We have based the discussion on a scheme in which we first added the individual electronic orbital angular momenta to form a total-orbital-angular-momentum vector and did the same for the spins: $\mathbf{L}=\sum{i} \mathbf{L}{i}$ and $\mathbf{S}=\sum{i} \mathbf{S}{i}$. We then combined $\mathbf{L}$ and $\mathbf{S}$ to get $\mathbf{J}$. This scheme is called Russell-Saunders coupling (or $L-S$ coupling) and is appropriate where the spin-orbit interaction energy is small compared with the interelectronic repulsion energy. The operators $\hat{\mathbf{L}}$ and $\hat{\mathbf{S}}$ commute with $\hat{H}^{0}+\hat{H}{\text {rep }}$, but when $\hat{H}{\text {s.o }}$ is included in the Hamiltonian, $\hat{\mathbf{L}}$ and $\hat{\mathbf{S}}$ no longer commute with $\hat{H}$. ( $\hat{\mathbf{J}}$ does commute with $\hat{H}^{0}+\hat{H}{\text {rep }}+\hat{H}{\text {S.o. }}$.) If the spin-orbit interaction is small, then $\hat{\mathbf{L}}$ and $\hat{\mathbf{S}}$ "almost" commute with $\hat{H}$, and $L-S$ coupling is valid.

As the atomic number increases, the average speed $v$ of the electrons increases. As $v / c$ increases, relativistic effects such as the spin-orbit interaction increase. For atoms with very high atomic number, the spin-orbit interaction exceeds the interelectronic repulsion energy, and we can no longer consider $\hat{\mathbf{L}}$ and $\hat{\mathbf{S}}$ to commute with $\hat{H}$; the operator $\hat{\mathbf{J}}$, however, still commutes with $\hat{H}$. In this case we first add in $\hat{H}{\text {s.o. }}$ to $\hat{H}^{0}$ and then consider $\hat{H}{\text {rep }}$. This corresponds to first combining the spin and orbital angular momenta of each electron to give a total angular momentum $\mathbf{j}{i}$ for each electron: $\mathbf{j}{i}=\mathbf{L}{i}+\mathbf{S}{i}$. We then add the $\mathbf{j}{i}$ 's to get the total electronic angular momentum: $\mathbf{J}=\sum{i} \mathbf{j}_{i}$. This scheme is called $j-j$ coupling. For most heavy atoms, the situation is intermediate between $j-j$ and $L-S$ coupling, and computations are difficult.
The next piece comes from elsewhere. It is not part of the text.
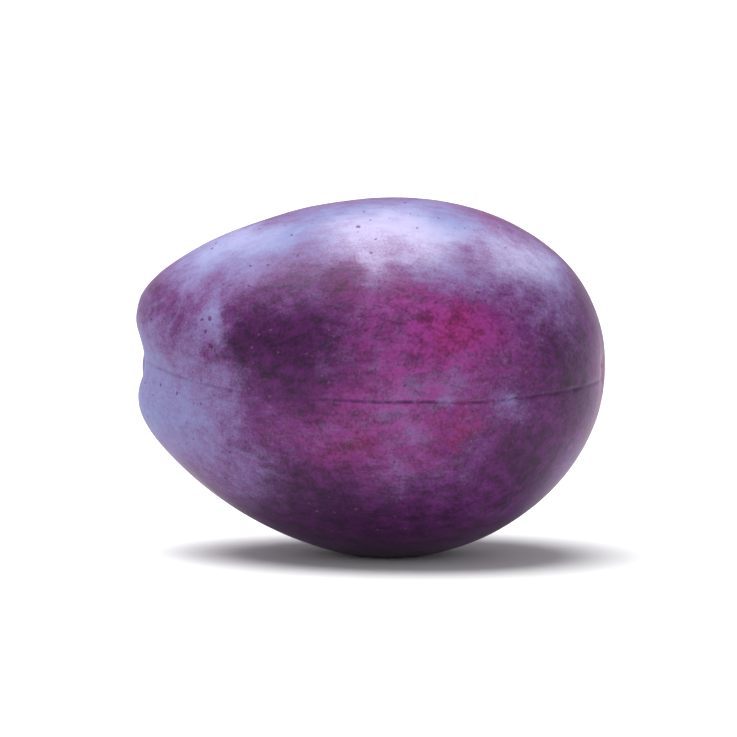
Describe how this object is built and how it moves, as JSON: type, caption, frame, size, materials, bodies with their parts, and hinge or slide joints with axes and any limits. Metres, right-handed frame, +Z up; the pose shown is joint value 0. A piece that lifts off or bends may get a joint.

Several other effects should be included in the atomic Hamiltonian. The finite size of the nucleus and the effect of nuclear motion slightly change the energy (Bethe and Salpeter, pp. 102, 166, 351). There is a small relativistic term due to the interaction between the spin magnetic moments of the electrons (spin-spin interaction). We should also take into account the relativistic change of electronic mass with velocity. This effect is significant for inner-shell electrons of heavy atoms, where average electronic speeds are not negligible in comparison with the speed of light.

If the nucleus has a nonzero spin, the nuclear spin magnetic moment interacts with the electronic spin and orbital magnetic moments, giving rise to atomic hyperfine structure. The nuclear spin angular momentum $\mathbf{I}$ adds vectorially to the total electronic angular momentum $\mathbf{J}$ to give the total angular momentum $\mathbf{F}$ of the atom: $\mathbf{F}=\mathbf{I}+\mathbf{J}$. For example, consider the ground state of the hydrogen atom. The spin of a proton is $\frac{1}{2}$, so $I=\frac{1}{2}$; also, $J=\frac{1}{2}$. Hence the quantum number $F$ can be 0 or 1 , corresponding to the proton and electron spins being antiparallel or parallel. The transition $F=1 \rightarrow 0$ gives a line at 1420 MHz , the $21-\mathrm{cm}$ line emitted by hydrogen atoms in outer space. In 1951, Ewen and Purcell stuck a horn-shaped antenna out the window of a Harvard physics laboratory and detected this line. The frequency of the hyperfine splitting in the ground state of hydrogen is one of the most accurately measured physical constants: $1420.405751768 \pm 0.000000002$ MHz [S. G. Karshenboim, Can. J. Phys., 78, 639 (2000); arxiv.org/abs/physics/0008051].